I'm using two relays not to increase the power but because here in Europe we are obliged to underbreak both of wires when the device is used in a wet area (bathroom, outside, place where you clean and dry (I don't know this word in english),...) The only relay which passed the test is the RT schrak serie because it is a high inrush current type (the only others brands are Finder (very good support as good as schrak) and Eberlee (very expensive))
All the other one (and I test a lot of them) stays with the contact definitively closed after a few switchings (the worst is 10 ! the best is 1000) For the winners they still worked after 10000 times with differents types of load (inductive capacitive resistive) at 16A! At last but not least, the type I use is the only one which can be put in the box (which was made in function of the relay) This, to answer to djs. The type of load is unknown because it depends of the end user. That's also why we made all those tests with differents type of loads.
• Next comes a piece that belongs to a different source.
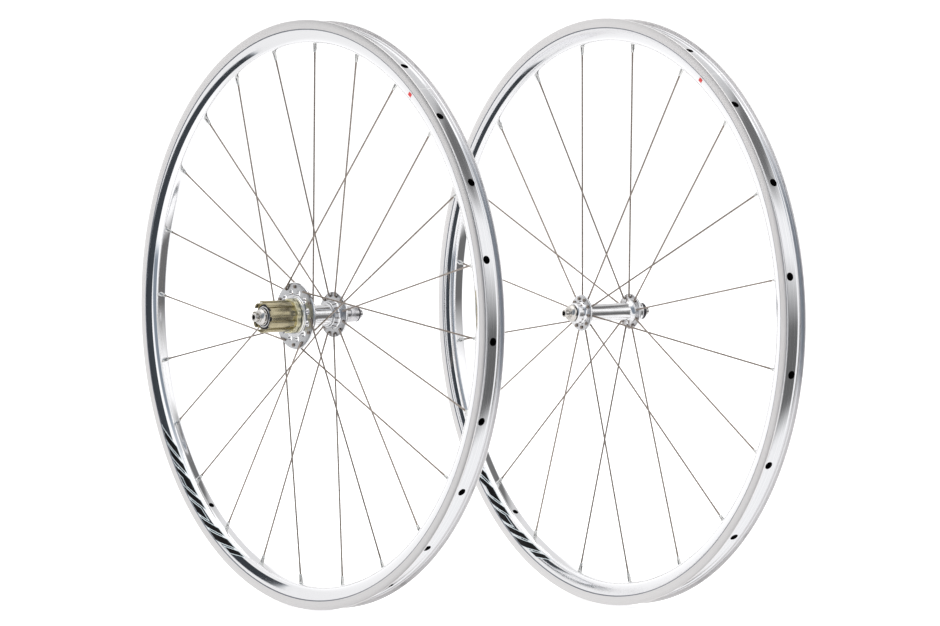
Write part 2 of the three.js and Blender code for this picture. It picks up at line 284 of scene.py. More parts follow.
def distance_from_axle(tree, place):
    parts = node(tree, "ShaderNodeSeparateXYZ", links={"Vector": place})
    flat = node(
        tree,
        "ShaderNodeCombineXYZ",
        links={"X": parts.outputs["X"], "Z": parts.outputs["Z"]},
    )
    length = node(tree, "ShaderNodeVectorMath", {"operation": "LENGTH"}, {0: flat.outputs["Vector"]})
    return length.outputs["Value"], parts


def maths(tree, operation, first, second):
    made = node(tree, "ShaderNodeMath", {"operation": operation})
    for k, value in enumerate((first, second)):
        if isinstance(value, (int, float)):
            made.inputs[k].default_value = value
        elif value is not None:
            tree.links.new(value, made.inputs[k])
    return made.outputs["Value"]


def spread(tree, value, low, high, to_low, to_high):
    made = node(
        tree,
        "ShaderNodeMapRange",
        links={"Value": value},
        inputs={"From Min": low, "From Max": high, "To Min": to_low, "To Max": to_high},
    )
    return made.outputs["Result"]


def blend(tree, factor, low, high):
    """A colour between two hex values."""
    made = node(
        tree,
        "ShaderNodeMix",
        {"data_type": "RGBA"},
        {0: factor},
        {6: linear(low), 7: linear(high)},
    )
    return made.outputs[2]


def bumped(tree, shader, height, strength, distance_mm):
    bump = node(
        tree,
        "ShaderNodeBump",
        links={"Height": height},
        inputs={"Strength": strength, "Distance": distance_mm * MM},
    )
    tree.links.new(bump.outputs["Normal"], shader.inputs["Normal"])


def noise(tree, place, scale, detail=3.0, roughness=0.5):
    made = node(
        tree,
        "ShaderNodeTexNoise",
        links={"Vector": place},
        inputs={"Scale": scale, "Detail": detail, "Roughness": roughness},
    )
    return made.outputs[0]


def lathe_marks(tree, place, scale):
    """Rings left by a cutting tool: noise that only changes with the distance from the axle."""
    radius, parts = distance_from_axle(tree, place)
    rings = node(
        tree,
        "ShaderNodeCombineXYZ",
        links={"X": radius, "Y": parts.outputs["Y"]},
    )
    return noise(tree, rings.outputs["Vector"], scale, detail=2.0)


def seam_mask(tree, place, degrees, width_mm):
    """1 on the thin line where the hooped extrusion's two ends meet."""
    parts = node(tree, "ShaderNodeSeparateXYZ", links={"Vector": place})
    a = math.radians(degrees)
    # distance from the radial plane at that angle, on its own side of the wheel only
    across = maths(
        tree,
        "SUBTRACT",
        maths(tree, "MULTIPLY", parts.outputs["X"], math.sin(a)),
        maths(tree, "MULTIPLY", parts.outputs["Z"], math.cos(a)),
    )
    along = maths(
        tree,
        "ADD",
        maths(tree, "MULTIPLY", parts.outputs["X"], math.cos(a)),
        maths(tree, "MULTIPLY", parts.outputs["Z"], math.sin(a)),
    )
    near = maths(
        tree, "LESS_THAN", maths(tree, "ABSOLUTE", across, None), width_mm / 2 * MM
    )
    return maths(tree, "MULTIPLY", near, maths(tree, "GREATER_THAN", along, 0.1))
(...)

Yes I was talking about the minimum voltage to reduce oxydation and I had a lot of phone calls with Tycoelectronics about this and they confirm the 12V 100mA. For example Finder needs 300mW, 5V/5mA. This means that with 5V the current must be 60mA; with 5mA the voltage must be 60V, etc... (except for gold contacts 50mW, 5V/2mA)
OK back to the relays I use. Because it is obliged to disconnect both wires, I have to be sure that the two relays are well OFF. I have differents solution even with a supertex IC but they are or too expensive or too bif to be put in the place I have. Argh! life is sometimes crazy.
Thank you already all of you to have spending time on this problem.

 

[buzzp]

Can you get the same relay in DPDT with the same footprint? If so and you have 12V available then use this to run a lamp. This will make finding one easier.
Otherwise, I guess your stuck with using 230 to run an indicator lamp.
The term where you wash and dry in English is laundry. Good luck.